From our perspective, these celebrities seemed perfect, to provide input on our product design; and their goals aligned — still do — closely with our personal and company goals.
Being a startup, we did not design our ambassador program to generate revenue; we designed it to define our brand. Choosing the right brand representatives meant partnering with those who aligned with our company ideals. As our company evolves, however, so will the goals of our ambassador program. More mature companies, on the other hand, might want to build ambassador programs around sales and marketing campaigns, including specific market share or revenue metrics.
Having eestablished your objectives and metrics as the groundwork, you can next turn your focus to the fun part: building relationships. Instead of winging it, follow these four steps to woo your own brand ambassadors.

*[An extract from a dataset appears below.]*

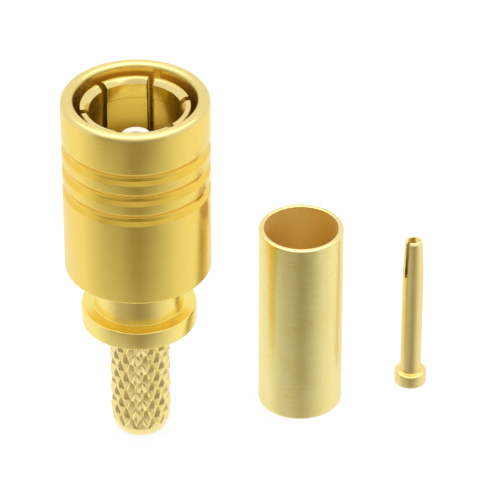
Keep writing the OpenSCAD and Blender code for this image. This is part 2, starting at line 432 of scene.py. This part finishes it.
collet_foot_r, collet_foot, finger_tip = measure("spring_collet")
collet_foot_top = 10.35
collar_r, stem_foot, nose_top = measure("rear_body")
finger_out = 2.33
finger_in = 1.99
tip_bevel = 0.20  # across, and a little less down
bead_in = 1.94
bead_foot = 15.71
bead_ramp = 0.05
fingers = turn("collet_fingers", [
    (neck_hole, collet_foot, 0.02),
    (collet_foot_r, collet_foot, 0.02),
    (collet_foot_r, collet_foot_top, 0.03),
    (finger_out, collet_foot_top, 0.05),
    (finger_out, finger_tip, 0.04),
    (finger_out - tip_bevel, finger_tip, 0.03),
    (bead_in, finger_tip - 0.95 * tip_bevel, 0.04),
    (bead_in, bead_foot, 0.04),
    (finger_in, bead_foot - bead_ramp, 0.03),
    (finger_in, nose_top, 0.02),
    (neck_hole, nose_top, 0.02),
])
cut(fingers, saw_blades(count=6, turned_by=13, width=0.30, near=1.5, far=3.2, low=12.30, high=17.5))
soften(fingers, width=0.025)
# The finger tips and their chamfer get a less saturated, darker and smoother plate: painted sheen, for the
# pale, matte shine that the light gives the tips.
spring_gold = turned_gold(
    "spring_gold", colour=(1.00, 0.80, 0.18), shade=(0.98, 0.75, 0.14),
    blur=0.24, rings=18000, depth=4e-7, blotches=0.6, end=(finger_tip - 0.22, (0.86, 0.70, 0.28), 0.18))
set_down(fingers, spring_gold, "spring_collet")

# Rear body: turned from one bar, with the neck, the collar that stops the ferrule, and the stem
# with its rolled diamond knurl that bites into the cable's braid.
cable_bore = 0.80
end_r = 1.06  # the cable end, which the braid slides over, is rounded off in two steps
shoulder_r, shoulder = 1.24, 0.40
stem_r, full_width = 1.30, 0.95
relief_r = 1.285  # the plain stretch between the knurl and the collar
relief_foot = 5.30
collar_foot = 5.66
collar_top = 6.54
neck_r = 1.93
insulator_bore = 1.47
insulator_r, insulator_foot, boss_top = measure("insulator")
stem = turn("stem_and_collar", [
    (cable_bore, stem_foot, 0.03),
    (end_r, stem_foot, 0.10),
    (shoulder_r, shoulder, 0.60),
    (stem_r, full_width, 1.20),
    (stem_r, relief_foot - 0.10, 0.10),
    (relief_r, relief_foot, 0.10),
    (relief_r, collar_foot, 0.05),
    (collar_r, collar_foot, 0.07),
    (collar_r, collar_top, 0.07),
    (neck_r, collar_top, 0.06),
    (neck_r, nose_top, 0.03),
    (insulator_bore, nose_top, 0.02),
    (insulator_bore, insulator_foot, 0.02),
    (cable_bore, insulator_foot, 0.02),
], steps=252)

# The rolling tool: its inside is the negative of the knurl, and it fades out at both ends.
knurl_points = 14  # in each row
knurl_pitch = 0.49  # from one row to the next
knurl_crest = 1.37
knurl_valley = 1.17
knurl_lean = 0.12  # how far the points lean upwards
knurl_turn = 4  # degrees
knurl_fading = 1.22  # valley of the first row that has one
tool_wall = 1.25  # the tool's outside, in radii of its inside
inside_tool = 1.5  # corners nearer to the axis than this are on the tool's inside
front = 270  # degrees round the axis, where a point of each even row stands before the turn
near = 0.005  # millimetres that a corner may be off its row or radius
knurl_rows = [knurl_pitch * (row - 1) for row in range(13)]
tool_foot, tool_top = knurl_rows[0], knurl_rows[-1]
bpy.ops.object.select_all(action="DESELECT")
bpy.ops.mesh.primitive_circle_add(
    vertices=2 * knurl_points, radius=knurl_crest, location=(0, 0, tool_foot),
    rotation=(0, 0, math.radians(knurl_turn)))
bpy.ops.object.transform_apply(location=True, rotation=True)
roller = bpy.context.object
bpy.ops.object.mode_set(mode="EDIT")
bpy.ops.mesh.select_all(action="SELECT")
for low, high in zip(knurl_rows, knurl_rows[1:]):
    bpy.ops.mesh.extrude_region_move(TRANSFORM_OT_translate={"value": (0, 0, high - low)})
bpy.ops.mesh.extrude_region_move()
bpy.ops.transform.resize(value=(tool_wall, tool_wall, 1), center_override=(0, 0, 0))
bpy.ops.mesh.extrude_region_move(TRANSFORM_OT_translate={"value": (0, 0, tool_foot - tool_top)})
bpy.ops.mesh.extrude_region_move()
bpy.ops.transform.resize(value=(1 / tool_wall, 1 / tool_wall, 1), center_override=(0, 0, 0))
bpy.ops.mesh.select_all(action="SELECT")
bpy.ops.mesh.remove_doubles(threshold=weld)


def off_axis(place):
    """Distance of a corner from the stem's axis."""
    return math.hypot(place.x, place.y)


def move_crossings(row, factor):
    """Scale one row's groove crossings, which lie between its points, nearer to the axis or farther off."""

    def is_crossing(place):
        if abs(place.z - knurl_rows[row]) > near or off_axis(place) > inside_tool:
            return False
        turned = math.degrees(math.atan2(place.y, place.x)) - front - knurl_turn
        step = round(turned * knurl_points / 180)
        return (step + row) % 2 == 1

    pick_corners(roller, is_crossing)
    bpy.ops.transform.resize(value=(factor, factor, 1), center_override=(0, 0, 0))


for row in range(len(knurl_rows)):
    move_crossings(row, knurl_valley / knurl_crest)
bpy.ops.mesh.select_all(action="SELECT")
bpy.ops.mesh.quads_convert_to_tris(quad_method="SHORTEST_DIAGONAL")
end_rows = {0: knurl_crest, 1: knurl_crest, 2: knurl_fading, len(knurl_rows) - 1: knurl_crest}
for row, radius in end_rows.items():
    move_crossings(row, radius / knurl_valley)


# The points lean upwards, long flank below and steep flank above, and the plating rounds their ridges.
def is_point(place):
    """A point of the knurl, in any row but the first and the last."""
    return tool_foot + near < place.z < tool_top - near and abs(off_axis(place) - knurl_crest) < near


pick_corners(roller, is_point)
bpy.ops.transform.translate(value=(0, 0, knurl_lean))
bpy.ops.mesh.select_all(action="DESELECT")
knurl = bmesh.from_edit_mesh(roller.data)
for ridge in knurl.edges:
    inner, outer = sorted(off_axis(corner.co) for corner in ridge.verts)
    ridge.select_set(inner < knurl_crest - 0.04 and abs(outer - knurl_crest) < near)
bmesh.update_edit_mesh(roller.data)
bpy.ops.mesh.bevel(affect="EDGES", offset=0.05, segments=2)
bpy.ops.mesh.select_all(action="SELECT")
bpy.ops.mesh.normals_make_consistent(inside=False)
bpy.ops.object.mode_set(mode="OBJECT")
cut(stem, roller)
bright_gold = turned_gold(
    "bright_gold", colour=(1.00, 0.86, 0.37), shade=(0.98, 0.80, 0.31),
    blur=0.25, rings=16000, depth=5e-7, blotches=0.6, end=(collar_foot - 0.06, (1.00, 0.81, 0.25), 0.26))
set_down(stem, bright_gold, "rear_body")

# Insulator: white low-friction plastic, turned. Its slim boss stands in the middle of the socket
# and has a hole for the jack's pin. Its body carries the contact inside the rear body.
white_plastic = bpy.data.materials.new("white_plastic")
plastic = Recipe(white_plastic)
spot = plastic.add("TexCoord", output=3)
haze = plastic.add("TexNoise", sockets={"Vector": spot, "Scale": 1500.0, "Detail": 3.0})
drawn_out = plastic.add("VectorMath", {"operation": "MULTIPLY"}, [spot, (300, 300, 15000)])
tool_marks = plastic.add("TexNoise", sockets={"Vector": drawn_out, "Scale": 1.0, "Detail": 2.0})
plastic.add("OutputMaterial", sockets=[plastic.add("BsdfPrincipled", sockets={
    "Base Color": plastic.mix(haze, (0.91, 0.88, 0.81), (0.95, 0.93, 0.88)),
    "Roughness": 0.42 + haze * 0.12,
    "Subsurface Weight": 0.8,
    "Subsurface Radius": (1.0, 0.9, 0.75),
    "Subsurface Scale": 0.0006,
    "Normal": plastic.add("Bump", sockets={"Strength": 1.0, "Distance": 6e-7, "Height": tool_marks}),
})])
contact_seat, seat_top = 0.48, 14.78
cone_r, cone_foot = 1.38, 14.04
boss_r, boss_foot = 0.64, 14.90
pin_hole = 0.30
boss = turn("white_boss", [
    (contact_seat, insulator_foot, 0.03),
    (insulator_r, insulator_foot, 0.05),
    (insulator_r, nose_top, 0.05),
    (cone_r, nose_top, 0.05),
    (cone_r, cone_foot, 0.08),
    (boss_r, boss_foot, 0.15),
    (boss_r, boss_top, 0.06),
    (pin_hole, boss_top, 0.04),
    (pin_hole, seat_top, 0.03),
    (contact_seat, seat_top, 0.02),
], steps=128)
set_down(boss, white_plastic, "insulator")

# Crimp ferrule: a plain soft tube, drawn and parted off, with fine brush lines round it.
# It stands by itself until it is squeezed over the braid on the stem.


def find_axis(node, radius):
    """Where a loose piece stands: its radius in from its right side, and midway from front to back."""
    low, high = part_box(node)
    middle = round((low.y + high.y) / 2 / mm, 3)
    return measure(node)[0] - radius, middle


tube_foot, tube_top = measure("crimp_ferrule")[1:]
tube_r = 1.845
tube_bore = 1.61
tube_axis = find_axis("crimp_ferrule", tube_r)
parted_end = (tube_top - 0.07, (0.92, 0.76, 0.34), 0.26)
brushed_gold = turned_gold(
    "brushed_gold", colour=(1.00, 1.00, 0.56), shade=(0.88, 0.62, 0.10),
    blur=0.32, rings=16000, depth=3.0e-6, blotches=0.35, end=parted_end, streaks=2600)
tube = turn("ferrule_tube", [
    (tube_bore, tube_foot, 0.04),
    (tube_r, tube_foot, 0.09),
    (tube_r, tube_top, 0.09),
    (tube_bore, tube_top, 0.04),
])
set_down(tube, brushed_gold, "crimp_ferrule", place=tube_axis)

# The brush doesn't reach into the bore, which keeps the duller and deeper plate of the drawn tube.
drawn_bore = turned_gold(
    "drawn_bore", colour=(0.93, 0.70, 0.22), shade=(0.91, 0.64, 0.17),
    blur=0.55, rings=9000, depth=6e-7, blotches=0.7, end=parted_end)
refinish(tube, drawn_bore, lambda reach, level: reach < tube_bore + 0.01, place=tube_axis)

# Centre contact: a turned pin socket with a flange at its wire end. Its mouth is slotted and
# the two tines are squeezed together so that they grip the jack's pin.
contact_foot, mouth = measure("centre_contact")[1:]
flange_r, flange_top = 0.705, 0.62
contact_r = 0.46
contact_bore = 0.28
tine_foot = 5.80
squeezed_r, mouth_r, mouth_bore = 0.385, 0.305, 0.225
mouth_bevel = 0.08
pin_bore_foot = 5.00
wire_bore_top = 2.00
core = 0.02  # between the two bores the contact is solid, but for this hair's breadth
tines = turn("pin_socket", [
    (contact_bore, contact_foot, 0.02),
    (flange_r, contact_foot, 0.06),
    (flange_r, flange_top, 0.08),
    (contact_r, flange_top, 0.05),
    (contact_r, tine_foot, 0.30),
    (squeezed_r, mouth - mouth_bevel, 0.05),
    (mouth_r, mouth, 0.03),
    (mouth_bore, mouth, 0.02),
    (contact_bore, tine_foot, 0.10),
    (contact_bore, pin_bore_foot, 0.02),
    (core, pin_bore_foot, 0.00),
    (core, wire_bore_top, 0.00),
    (contact_bore, wire_bore_top, 0.02),
], steps=128)
cut(tines, saw_blades(count=2, turned_by=44, width=0.16, near=0.0, far=0.9, low=tine_foot, high=8.2))
soften(tines, width=0.012)
contact_gold = turned_gold(
    "contact_gold", colour=(0.95, 0.79, 0.35), shade=(0.89, 0.71, 0.27),
    blur=0.34, rings=20000, depth=5e-7, blotches=0.5, end=(mouth - 0.15, (0.95, 0.79, 0.35), 0.26))
contact_axis = find_axis("centre_contact", flange_r)
set_down(tines, contact_gold, "centre_contact", place=contact_axis)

1. Be transparent about what’s required.
Treat brand ambassadors like any other critical hire. Create a job description that outlines expectations, including everything from the desired number of social posts to the brand guidelines ambassadors must follow regarding your products.
Brand ambassadors are a highly visible part of any marketing strategy. Give them the same focus as you would any other paid initiative, and you’ll avoid unpleasant surprises. A failure to establish clear guidelines can land you in the same boat as Samsung.
When a high-profile Samsung ambassador was caught using an iPhone X, Samsung found itself in the uncomfortable position of generating buzz for a competitor. As a result, the company ended up taking legal action against the ambassador, courtesy of a $1.6 million lawsuit.
2. Channel passion with creative perks.
Create a profile of an ideal ambassador by defining the qualities that best align with your brand. Specify must-have attributes for A-list ambassadors, as well as everyday fans who could also be great potential ambassadors. With those profiles in mind, get creative about the rewards. Different types of ambassadors will deliver different levels of support and exposure, and the perks should vary accordingly. Entry-level ambassadors can enjoy free products and gift certificates, while high-profile advocates might require compensation.
Startups are appealing to ambassadors who want to get on board at the beginning. Early adopters often become a company’s most passionate advocates, as has been the case with Tesla owners. Many become official ambassadors who amplify demand based on their passion for the brand. A group of Tesla owners in the U.K. organized more than 10,000 test drives in conjunction with a local event for car enthusiasts.
The only investment from Tesla? The company now offers perks like event invites, private tours and car upgrades as ambassadors achieve different levels of referrals.
3. Pitch, listen and partner.
When it’s time to approach potential ambassadors, be open to exploring new ideas. Done right, a pitch to potential brand ambassadors is a two-way interview that involves listening and collaboration on both sides.
Some of our best ambassador relationships have taken at least a year to develop and opened us up to new opportunities we never expected. Char-Broil, an outdoor grill company, plays a similar long game when choosing its brand ambassadors. The company carefully monitors various blogs about outdoor cooking, barbecuing and tailgating.
After getting to know individual bloggers through those bloggers’ content, Char-Broil reaches out with a simple email invitation to discuss collaborating. This low-key, personal approach nets results: Char-Broil’s site traffic and social followers have increased each year since it launched its ambassador program.
With ambassadors on board, strike a careful balance between overly aggressive and painfully passive. Ambassadors choose to participate because of their affinity for your brand, and their commitment will only grow if you deliver a high-quality program. It’s human nature: Ambassadors will do their best work for the companies they genuinely like.
This is where startups have an advantage. Monetary rewards aren’t the be-all and end-all. Get to know your ambassadors, which will help you identify mutually beneficial projects and ways to expand their social reach.
Most importantly, continue to nurture your program so it produces new ambassadors. Bhakti, a Colorado-based chai company, found a natural way to expand its program while still maintaining selectivity. Whenever a fan tweets or emails about the company, it responds by inviting that individual to become a brand ambassador. While anyone can apply via the website, Bhakti determines who will be the best fit to keep its program on course.
In the end, brand ambassadors can be anyone from passionate customers to established bloggers to A-list celebrities. When those ambassadors match the unique objectives of your program, they can be your advocates, becoming, in the process, an integral part of your company and its success.